_PROBLEM TO SOLVE_
Repeat all of the data precisely.
============================================================
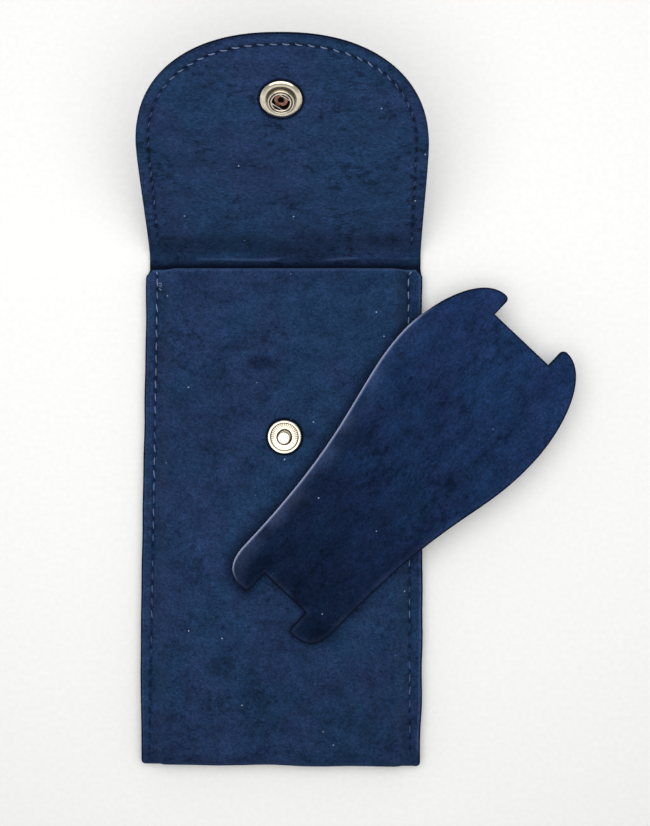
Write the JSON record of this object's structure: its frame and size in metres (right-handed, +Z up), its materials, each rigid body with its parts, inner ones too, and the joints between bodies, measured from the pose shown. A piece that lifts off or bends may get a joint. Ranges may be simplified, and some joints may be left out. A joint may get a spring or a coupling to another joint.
{
  "type": "watch pouch",
  "caption": "Flat suede pouch for one watch, with a round snap flap folded back and a stiff bone-shaped insert lying on it.",
  "frame": {"origin": "middle of the pouch body's back face, on the surface that the pouch lies on", "axes": "+X to the right and +Y from the folded bottom to the flap, seen from the front; +Z up, out of the front"},
  "size_m": [0.1253, 0.1992, 0.0533],
  "materials": {
    "outer_suede": "napped suede",
    "lining_suede": "napped suede",
    "insert_suede": "napped suede",
    "core_board": "matt board",
    "thread": "twisted polyester thread",
    "snap_nickel": "polished pale nickel plate",
    "snap_brass": "coppery brass, satin",
    "spring_steel": "bright spring wire"
  },
  "bodies": {
    "pouch": {"pouch_outer": "outer_suede", "pouch_lining": "lining_suede", "fold_outer": "outer_suede", "fold_lining": "lining_suede", "left_needle_thread": "thread", "left_bobbin_thread": "thread", "right_needle_thread": "thread", "right_bobbin_thread": "thread", "snap_stud": "snap_nickel", "snap_eyelet": "snap_brass"},
    "flap": {"flap_outer": "outer_suede", "flap_lining": "lining_suede", "flap_needle_thread": "thread", "flap_bobbin_thread": "thread", "snap_cap": "snap_nickel", "snap_socket": "snap_nickel", "snap_spring": "spring_steel"},
    "insert": {"insert_front_face": "insert_suede", "insert_core": "core_board", "insert_back_face": "insert_suede"}
  },
  "joints": [
    {"name": "flap_fold", "type": "hinge", "parent": "pouch", "child": "flap", "pos_m": [0, 0.07455, 0.0061], "axis": [1, 0, 0], "range_deg": [-46, 134], "deforming": ["fold_outer", "fold_lining"]},
    {"name": "insert_lift", "type": "slide", "parent": "pouch", "child": "insert", "axis": [0, 0, 1], "range_m": [0, 0.06]}
  ]
}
============================================================
_OUTPUT OF THE TASK_
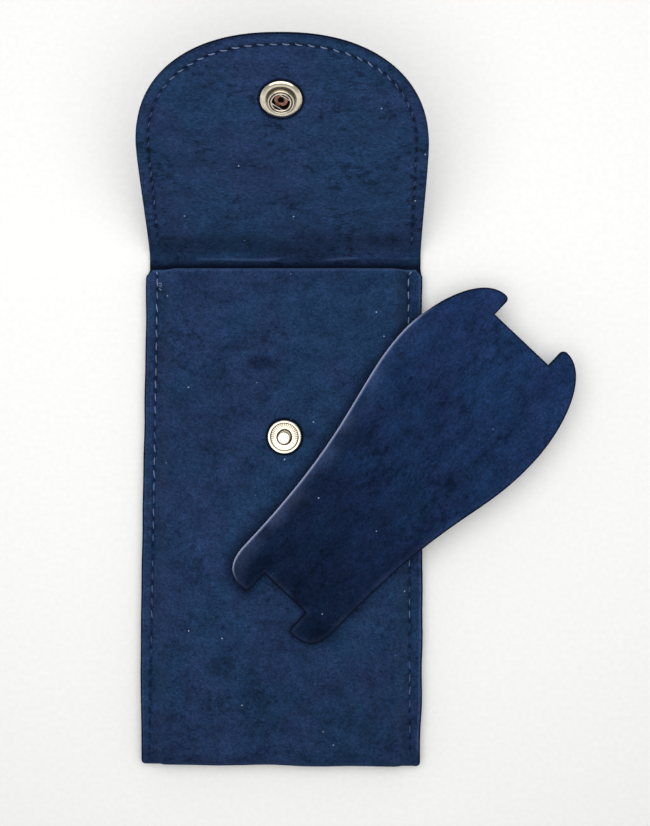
Write the JSON record of this object's structure: its frame and size in metres (right-handed, +Z up), its materials, each rigid body with its parts, inner ones too, and the joints between bodies, measured from the pose shown. A piece that lifts off or bends may get a joint. Ranges may be simplified, and some joints may be left out. A joint may get a spring or a coupling to another joint.
{
  "type": "watch pouch",
  "caption": "Flat suede pouch for one watch, with a round snap flap folded back and a stiff bone-shaped insert lying on it.",
  "frame": {"origin": "middle of the pouch body's back face, on the surface that the pouch lies on", "axes": "+X to the right and +Y from the folded bottom to the flap, seen from the front; +Z up, out of the front"},
  "size_m": [0.1253, 0.1992, 0.0533],
  "materials": {
    "outer_suede": "napped suede",
    "lining_suede": "napped suede",
    "insert_suede": "napped suede",
    "core_board": "matt board",
    "thread": "twisted polyester thread",
    "snap_nickel": "polished pale nickel plate",
    "snap_brass": "coppery brass, satin",
    "spring_steel": "bright spring wire"
  },
  "bodies": {
    "pouch": {"pouch_outer": "outer_suede", "pouch_lining": "lining_suede", "fold_outer": "outer_suede", "fold_lining": "lining_suede", "left_needle_thread": "thread", "left_bobbin_thread": "thread", "right_needle_thread": "thread", "right_bobbin_thread": "thread", "snap_stud": "snap_nickel", "snap_eyelet": "snap_brass"},
    "flap": {"flap_outer": "outer_suede", "flap_lining": "lining_suede", "flap_needle_thread": "thread", "flap_bobbin_thread": "thread", "snap_cap": "snap_nickel", "snap_socket": "snap_nickel", "snap_spring": "spring_steel"},
    "insert": {"insert_front_face": "insert_suede", "insert_core": "core_board", "insert_back_face": "insert_suede"}
  },
  "joints": [
    {"name": "flap_fold", "type": "hinge", "parent": "pouch", "child": "flap", "pos_m": [0, 0.07455, 0.0061], "axis": [1, 0, 0], "range_deg": [-46, 134], "deforming": ["fold_outer", "fold_lining"]},
    {"name": "insert_lift", "type": "slide", "parent": "pouch", "child": "insert", "axis": [0, 0, 1], "range_m": [0, 0.06]}
  ]
}